Voters in St Gallen today approved a ban on facial coverings such as the burka by a two-thirds majority, becoming the second Swiss canton to do so.
Full-face coverings such as niqabs and burqas are a polarising issue across Europe, with some arguing that they symbolise discrimination against women and should be outlawed.
Under the Swiss system of direct democracy, voters in the north eastern canton demanded tightening the law to punish those who cover their faces in public and thus ‘threaten or endanger public security or religious or social peace’.
Voters in St Gallen approved a ban on facial coverings, becoming the second Swiss canton to do so. Austria, France, Belgium and Bulgaria have similar laws (stock image)
The regional government, which had opposed the measure, now has to implement the result of the vote, which drew turnout of around 36 per cent.
Switzerland’s largest Islamic organisation, the Islamic Central Council, recommended women continue to cover their faces. It said it would closely monitor the implementation of the ban and consider legal action if necessary.
The Swiss federal government in June opposed a grassroots campaign for a nationwide ban on facial coverings.

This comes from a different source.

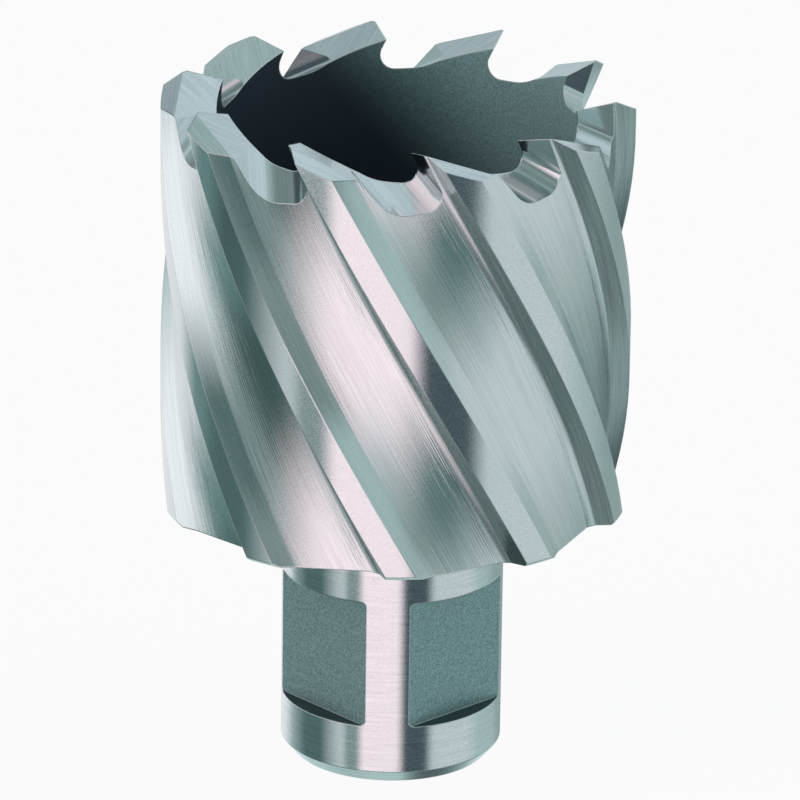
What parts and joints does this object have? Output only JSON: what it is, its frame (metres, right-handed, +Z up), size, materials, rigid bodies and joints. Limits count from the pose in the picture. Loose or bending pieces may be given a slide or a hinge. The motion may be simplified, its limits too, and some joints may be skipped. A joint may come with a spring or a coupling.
{
  "type": "annular cutter",
  "caption": "Hollow milling cutter that cuts a ring-shaped groove: helical teeth round the rim of a cup, on a plain shank with clamping flats and a pilot pin hole.",
  "frame": {"origin": "centre of the shank's flat end, the face the cutter stands on", "axes": "+Z up along the turning axis, towards the teeth; -Y is the side seen in the picture, midway between the clamping flats; +X is to its right"},
  "size_m": [0.04, 0.04, 0.0598],
  "materials": {
    "cutter": "ground high-speed steel, satin where it is ground and matt on the clamping flats"
  },
  "bodies": {
    "root": {"cutter": "cutter"}
  },
  "joints": []
}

The canton voted to tighten the law to punish those who cover their faces and thus ‘threaten or endanger public security or religious or social peace’ (pictured: protesters in France)
The Swiss cabinet said individual cantons should decide on the matter, but it will nevertheless go to a nationwide vote after activists last year collected more than the required 100,000 signatures to trigger a referendum.
Two-thirds of Switzerland’s 8.5 million residents identify as Christians, but its Muslim population has risen to 5 percent, largely because of immigrants from former Yugoslavia.
One Swiss canton, Italian-speaking Ticino, already has a similar ban, while two others have rejected it.
Several European countries have already adopted bans, but to varying degrees.
At least half of Germany’s 16 states have bans on teachers and public servants wearing full-face veils.
German Chancellor Angela Merkel proposed banning full-face veils ‘wherever it is legally possible’ in 2016, but no national legislation has yet been passed.
In 2004 Denmark banned most religious symbols, including the hijab, in public schools, but six years later an act of parliament was passed banning the wearing of face-covering headgear, including burkas, in public places.
The ban on wearing facial coverings in public is a controversial issue but many European countries have already adopted it to varying degrees
Those caught flouting the rules face a 150 euro (£135) fine, while anyone who forces another person to wear a face covering can be fined 30,000 euros (£27,000) and sentenced to a year in prison.
In 2010 the Belgian parliament passed a bill banning any clothing that would obscure the wearer’s identity in public places. Two Muslim women challenged the law in 2017 but the European Court of Human Rights upheld the ban.
Bulgaria banned wearing clothing that ‘partially or completely covers the face’ in public places such as government offices, educational institutions, and places of public recreation in September 2016.
In 2017 the Austrian parliament adopted a legal ban of wearing face-coverings in public spaces.
Earlier this year the Netherlands outlawed face-coverings in public places, including schools, hospitals and public transport, but the ban does not affect the hijab, which only covers the hair, and does not apply in public streets.